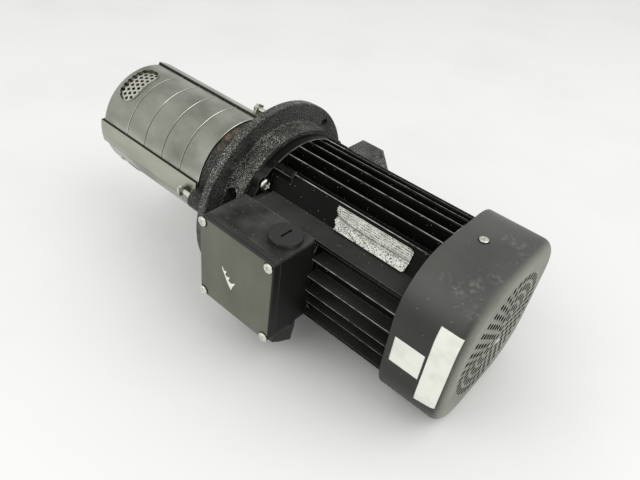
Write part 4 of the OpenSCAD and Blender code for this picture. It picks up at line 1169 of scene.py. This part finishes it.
def on_cover(x, t, lift):
    """Point on the cover at x, a distance t round its section from the middle of the -Y side."""
    turn = np.clip(np.abs(t) - COVER_FLAT, 0, None) / COVER_CORNER
    into = np.clip(x - (COVER_END - COVER_FILLET), 0, COVER_FILLET)
    inset = COVER_FILLET - np.sqrt(COVER_FILLET ** 2 - into ** 2)
    r = COVER_CORNER - inset + lift
    y = -COVER_FLAT - r * np.cos(turn)
    z = np.sign(t) * (np.clip(np.abs(t), 0, COVER_FLAT) + r * np.sin(turn))
    return np.stack([x + 0 * t, y, z], -1) * MM


def sticker(name, corners, finish, rows=40, columns=24):
    """A patch that blends four corners, given as (x, t), laid on the cover with a slight lift."""
    u = np.linspace(0, 1, rows)[:, None]
    v = np.linspace(0, 1, columns)[None]
    c = np.asarray(corners, float)
    weights = ((1 - u) * (1 - v), (1 - u) * v, u * v, u * (1 - v))
    blend = sum(weight[..., None] * corner for weight, corner in zip(weights, c))
    points = on_cover(blend[..., 0], blend[..., 1], STICKER_LIFT)
    made = make_piece(name, points, grid_faces(rows, columns), finish)
    thicken(made, STICKER_THICK)
    return made


paper, paper_tree, paper_shader, paper_coords = mottled(
    "sticker paper", (0.80, 0.80, 0.78), 0.45, ((0.815, 0.825, 0.750), (0.64, 0.65, 0.58)), 90.0, 6.0)
fibre = place_field(paper_tree, paper_coords, 1200.0, detail=2.0)
bump(paper_tree, paper_shader, fibre, strength=0.2, distance=0.00003)

small_sticker = sticker("small_sticker", [(192.5, -13), (217.7, -13), (217.7, 12), (192.5, 12)], paper)
large_sticker = sticker("large_sticker", [(219.5, -34), (236.5, -30), (237, 43), (220, 43)], paper,
                        rows=90)
print("stickers:", small_sticker.name, "and", large_sticker.name)

# %% [markdown]
# A torn scrap of paper is left on the lid: a thin wedge with a toothed edge. Its outline is a short
# list of points, because a torn edge has no formula.

# %% Paper scrap
SCRAP_OUTLINE = [
    (53.0, 5.6), (52.8, 3.6), (54.9, -0.6), (56.6, -3.2), (58.2, -6.4), (60.9, -10.6), (63.4, -13.2),
    (64.6, -9.4), (67.9, -3.2), (63.2, -6.2), (60.0, -5.4), (61.6, -0.9), (58.4, -2.4), (56.2, -1.0),
    (58.0, 3.0), (55.0, 2.2),
]
SCRAP_THICK = 0.12
SCRAP_GAP = 0.02


def make_scrap(finish):
    """A flat prism on the lid's face: down the straight left edge, then up the toothed right edge."""
    count = len(SCRAP_OUTLINE)
    face_y = lid_low[1] - SCRAP_GAP
    points = [(x * MM, (face_y - h) * MM, z * MM) for h in (0.0, SCRAP_THICK) for x, z in SCRAP_OUTLINE]
    faces = [list(range(count)), list(range(2 * count - 1, count - 1, -1))]
    faces += [[i, i + count, (i + 1) % count + count, (i + 1) % count] for i in range(count)]
    return make_piece("paper_scrap", points, faces, finish, smooth=False)


scrap = make_scrap(paper)
print("scrap:", scrap.name, "with", len(SCRAP_OUTLINE), "points")

# %% [markdown]
# Small lamps would give hard shadows, so two large square ones shine from overhead and from the side,
# with an even pale world around them. The bench is close to white in its own colour, so no lamp has
# to push it there.

# %% Light
LAMPS = [("key", (1.25, 0.45, 1.55)), ("front", (-0.45, -1.5, 1.25))]
LAMP_AIM = (0.05, 0, 0)
LAMP_SIZE = 1.7
LAMP_POWER = 12.0
WORLD_STRENGTH = 0.74


def area_lamp(name, place):
    """A square lamp that faces the pump."""
    data = bpy.data.lights.new(name, "AREA")
    data.shape = "SQUARE"
    data.size = LAMP_SIZE
    data.energy = LAMP_POWER
    lamp = bpy.data.objects.new(name, data)
    bpy.context.scene.collection.objects.link(lamp)
    lamp.location = place
    lamp.rotation_euler = (Vector(LAMP_AIM) - Vector(place)).to_track_quat("-Z", "Y").to_euler()
    return lamp


lamps = [area_lamp(name, place) for name, place in LAMPS]
world = bpy.data.worlds.new("studio")
bpy.context.scene.world = world
world.use_nodes = True
backdrop = world.node_tree.nodes["Background"]
feed(world.node_tree, backdrop, {"Color": (1.0, 1.0, 1.0, 1.0), "Strength": WORLD_STRENGTH})

bench_top = mottled("bench top", (0.90, 0.90, 0.89), 0.55, ((0.92, 0.92, 0.905), (0.86, 0.86, 0.84)),
                    5.0, 8.0)[0]
bench.data.materials.append(bench_top)
bpy.context.scene.view_settings.view_transform = "Standard"
print("lamps:", [lamp.name for lamp in lamps], "and a world of strength", WORLD_STRENGTH)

## Exercise description
Find all the lines containing "scene" in the material, then copy them.

## Finished exercise
Write part 4 of the OpenSCAD and Blender code for this picture. It picks up at line 1169 of scene.py. This part finishes it.
    bpy.context.scene.collection.objects.link(lamp)
bpy.context.scene.world = world
bpy.context.scene.view_settings.view_transform = "Standard"